Funding Country Prosperity and Self-Reliance vs. Climate Mitigation

The news from a climatist perspective is reported in the LinkedIn article World Bank and IMF Retreat from Climate Finance Under US Pressure.  Excerpts in italics with my bolds and added images.

In a significant shift in global financial priorities, the World Bank and the International Monetary Fund (IMF) appear to be scaling back their commitments to climate finance in 2026, likely influenced by pressure from the United States. This development, reported in mid-2025, has sparked concerns among environmental advocates, developing nations, and the business community about its potential to disrupt the global transition to a sustainable economy. Climate finance, which funds projects aimed at mitigating and adapting to climate change, is critical for supporting renewable energy, sustainable infrastructure, and climate resilience initiatives. [ Note: The United States is the largest shareholder of the World Bank, controlling about 16% of voting power. This allows the U.S. to single-handedly block any decision that requires a supermajority, such as extending or replacing the climate financing targets.]

Reorientation Background from US Treasury Secretary Scott Bessent

Excerpts from Secretary Bessent IMFC-DC Statement in italics with my bolds and added images.

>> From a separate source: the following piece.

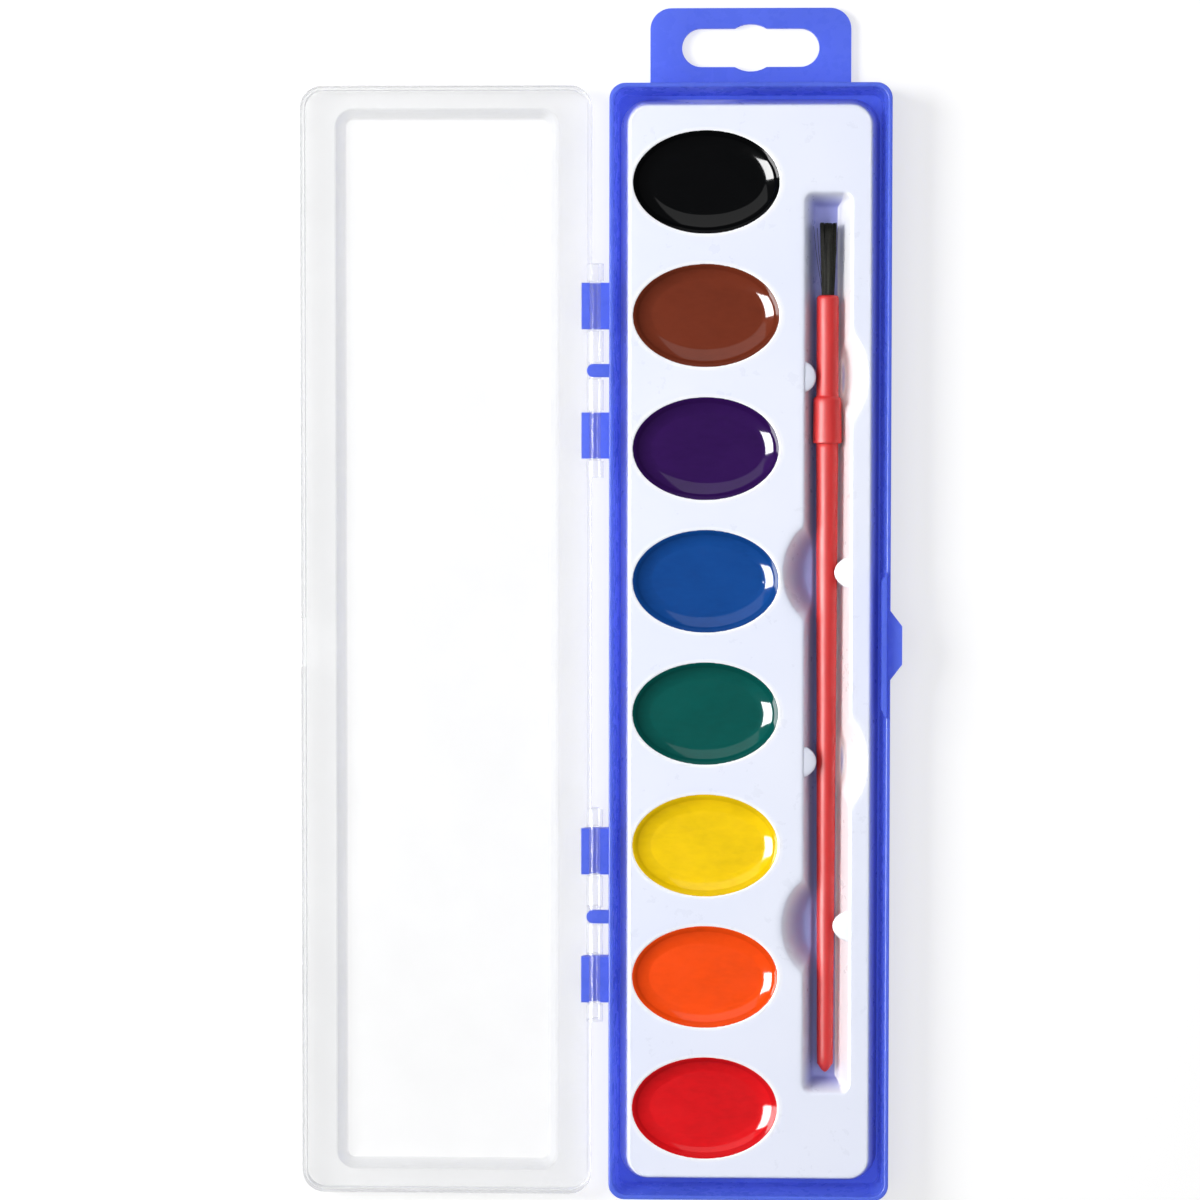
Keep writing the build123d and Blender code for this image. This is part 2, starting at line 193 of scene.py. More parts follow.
def mesh_piece(name, points, faces, material, body, replaced=()):
    """A smooth mesh from points in millimetres, riding on its body."""
    data = bpy.data.meshes.new(name)
    data.from_pydata((np.asarray(points) * mm).tolist(), [], faces)
    data.polygons.foreach_set("use_smooth", [True] * len(data.polygons))
    data.materials.append(material)
    data.update()
    piece = link(bpy.data.objects.new(name, data))
    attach(piece, body)
    if replaced:
        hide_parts(*replaced)
    return piece


def smooth_step(share):
    """A soft rise from 0 to 1."""
    share = np.clip(share, 0, 1)
    return share * share * (3 - 2 * share)


def inside_box(x, y, half_x, half_y, radius):
    """How far inside a rounded rectangle a place lies."""
    over_x = np.abs(x) - (half_x - radius)
    over_y = np.abs(y) - (half_y - radius)
    corner = np.hypot(np.maximum(over_x, 0), np.maximum(over_y, 0))
    return radius - corner - np.minimum(np.maximum(over_x, over_y), 0)


def inside_ellipse(x, y, half_x, half_y):
    """About how far inside an ellipse a place lies."""
    reach = np.hypot(x / half_x, y / half_y)
    slope = np.hypot(x / half_x**2, y / half_y**2)
    return np.where(slope > 1e-6, reach * (1 - reach) / np.maximum(slope, 1e-6), min(half_x, half_y))


def soft_max(first, second, width):
    """The larger of two depths, with a soft change between them."""
    gap = np.maximum(width - np.abs(first - second), 0) / width
    return np.maximum(first, second) + gap**2 * width / 4


def pocket(inside, depth, lip, run):
    """The depth of a formed pocket: a dipped shoulder, then a wall, then the floor."""
    wall = depth * smooth_step((inside + lip) / (lip + run))
    shoulder = shoulder_dip * smooth_step((inside + shoulder_width) / shoulder_width)
    return np.maximum(wall, 0) + shoulder * (1 - wall / depth)


def tray_pockets(x, y, cover):
    """How deep the tray's sheet dips at each place."""
    depth = np.zeros_like(x)
    for colour in pan_colours:
        low, high = box_mm("paint_" + colour)
        centre = (low + high) / 2
        inside = inside_ellipse(x - centre[0], y - centre[1], well_half[0], well_half[1])
        depth = np.maximum(depth, pocket(inside + cover, well_depth, well_lip, well_run))
    inside = inside_box(x - brush_x, y, groove_half[0], groove_half[1], groove_corner)
    groove = pocket(inside + cover, groove_depth, groove_lip, groove_run)
    for place, nub_side in zip(nub_places, nub_sides):
        side = -nub_side
        reach = scoop_reaches[side]
        across = np.maximum((x - brush_x) * side, 0)
        inside = inside_ellipse(across, y - place, reach, scoop_half)
        scoop = pocket(inside + cover, scoop_depth, scoop_lip, scoop_run)
        scoop = np.where((x - brush_x) * side > -1, scoop, 0)
        groove = soft_max(groove, scoop, pocket_blend)
    return np.maximum(depth, groove - pocket_blend / 4 * (groove < pocket_blend))


def sheet_points(step, cover):
    """The points and faces of one side of the tray's sheet, trimmed to its foot."""
    low, high = box_mm("paint_tray")
    half_x, half_y = high[0], high[1]
    columns = int(round(2 * half_x / step)) + 3
    rows = int(round(2 * half_y / step)) + 3
    x, y = np.meshgrid(
        np.linspace(-half_x - step, half_x + step, columns),
        np.linspace(-half_y - step, half_y + step, rows),
    )
    inside = inside_box(x, y, half_x, half_y, tray_corner)
    out = inside < 0
    core_x = np.clip(x, tray_corner - half_x, half_x - tray_corner)
    core_y = np.clip(y, tray_corner - half_y, half_y - tray_corner)
    reach = np.maximum(np.hypot(x - core_x, y - core_y), 1e-9)
    x = np.where(out, core_x + (x - core_x) / reach * tray_corner, x)
    y = np.where(out, core_y + (y - core_y) / reach * tray_corner, y)
    inside = np.where(out, 0, inside)
    height = high[2] - low[2]
    share = np.clip((inside - cover) / tray_slope, 0, None)
    rim = height * share
    rim = height - soft_max(height - rim, np.zeros_like(rim), tray_edge_soft)
    z = low[2] + np.maximum(rim, 0) - tray_pockets(x, y, cover) * smooth_step(share)
    z = np.where(out, low[2], z - cover)
    points = np.stack([x, y, np.maximum(z, low[2])], axis=-1).reshape(-1, 3)
    index = np.arange(rows * columns).reshape(rows, columns)
    corners = [index[:-1, :-1], index[:-1, 1:], index[1:, 1:], index[1:, :-1]]
    quads = np.stack(corners, axis=-1).reshape(-1, 4)
    flat = out.reshape(-1)
    quads = quads[~flat[quads].all(axis=1)]
    if cover:
        quads = quads[:, ::-1]
    used = np.unique(quads)
    renumber = np.full(len(points), -1)
    renumber[used] = np.arange(len(used))
    return points[used], renumber[quads]


def build_tray(material):
    """The formed sheet, with its top and its underside."""
    top, top_faces = sheet_points(tray_grid, 0)
    under, under_faces = sheet_points(underside_grid, tray_sheet)
    points = np.concatenate([top, under])
    faces = top_faces.tolist() + (under_faces + len(top)).tolist()
    return mesh_piece("tray_sheet", points, faces, material, "tray", ["paint_tray"])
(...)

In recent years, the IMF has suffered from mission creep. Its work has too often extended into areas such as international development, climate change, gender, and social issues, which are disconnected from the institution’s core mandate. To restore its relevance and impact, the Fund must drop these extraneous items and focus on the critical economic work at hand. 

As part of the ongoing Comprehensive Surveillance Review (CSR), the IMF is taking important steps to better calibrate the scope of its surveillance and reverse these concerning trends. Through the ongoing Review of Program Design and Conditionality, we expect the IMF to reemphasize a culture focused on achieving successful program outcomes rather than prioritizing inputs, such as the volume of financing provided.

In a more constrained external financing environment, the IMF should promote domestic revenue mobilization, better governance, and policies that support durable, private sector-led growth.  Moreover, the IMF, together with the World Bank, must continue its efforts to improve debt data reporting, help build debt management capacity for borrowing countries, restore momentum in debt-restructuring processes, and advance progress under the Common Framework.

The World Bank must maintain focus on its core mission of reducing poverty and increasing economic growth. This means:

Promoting a stronger development agenda focused on country self-reliance by directing resources to the countries most in need for foundational investments that increase productivity and growth and graduating countries from Bank support;
Delivering access to all technologies which can provide abundant, reliable, and affordable energy;
Promoting prudent macroeconomic management and the rule-of-law; and improving development outcomes by proactively seeking to expand competition in procurement.
Striving for greater efficiency, discipline, and accountability so that every dollar delivers more impact.

The Bank must do more to advance developing country access to abundant, affordable, and reliable energy to support economic growth and poverty reduction. Energy abundance sparks economic abundance, and the World Bank should support an all-of-the-above approach to energy technologies—including fossil fuels such as gas, oil, and coal, rather than restrict borrower choice. We call on the Bank to further expand its support for affordable, reliable energy by removing constraints on its support for natural gas and increasing the number of gas projects in the pipeline. We continue to welcome the Bank’s removal of the prohibition on financing nuclear power generation last year. We further welcome the Bank’s leadership in a working group on nuclear energy development with other multilateral development banks. Financing that delivers energy abundance will provide a strong boost to growth, which will also support debt sustainability.

Focusing on the Bank’s core mission also means abandoning its distortionary 45% climate finance target, which impedes market efficiency, distorts incentives, and undermines efforts to reduce poverty and spur economic growth. We welcome the coming expiration of the Climate Change Action Plan, and upon its long-overdue expiration, expect the Bank to immediately shift its myopic focus on climate and financing volumes to one that emphasizes high-quality, durable projects rather than shaping and selecting projects to chase arbitrary financing targets that do little to lift people out of poverty. The Bank should turn its attention to whether its investments and the countries they support are resilient to a multitude of shocks, rather than to meeting nonsensical arbitrary targets.

As public institutions, the World Bank and IMF can most clearly demonstrate accountability to their shareholders by ensuring that a sharper focus on their respective core missions is also reflected by restrained budgets. In service of this goal, we are pleased that both institutions have proposed flat real administrative budget growth for the upcoming fiscal year alongside streamlining efforts that will help reverse the mission creep of recent years.

More than eight decades after their creation at Bretton Woods, we must ensure that the international financial institutions remain true to their mandates and fit for purpose. Streamlining policy priorities will allow both the World Bank and IMF to focus limited public resources on effectively fulfilling their core mandates while nimbly responding to crises. The United States will continue to work with Management and staff, as well as other shareholders, to advance these priorities.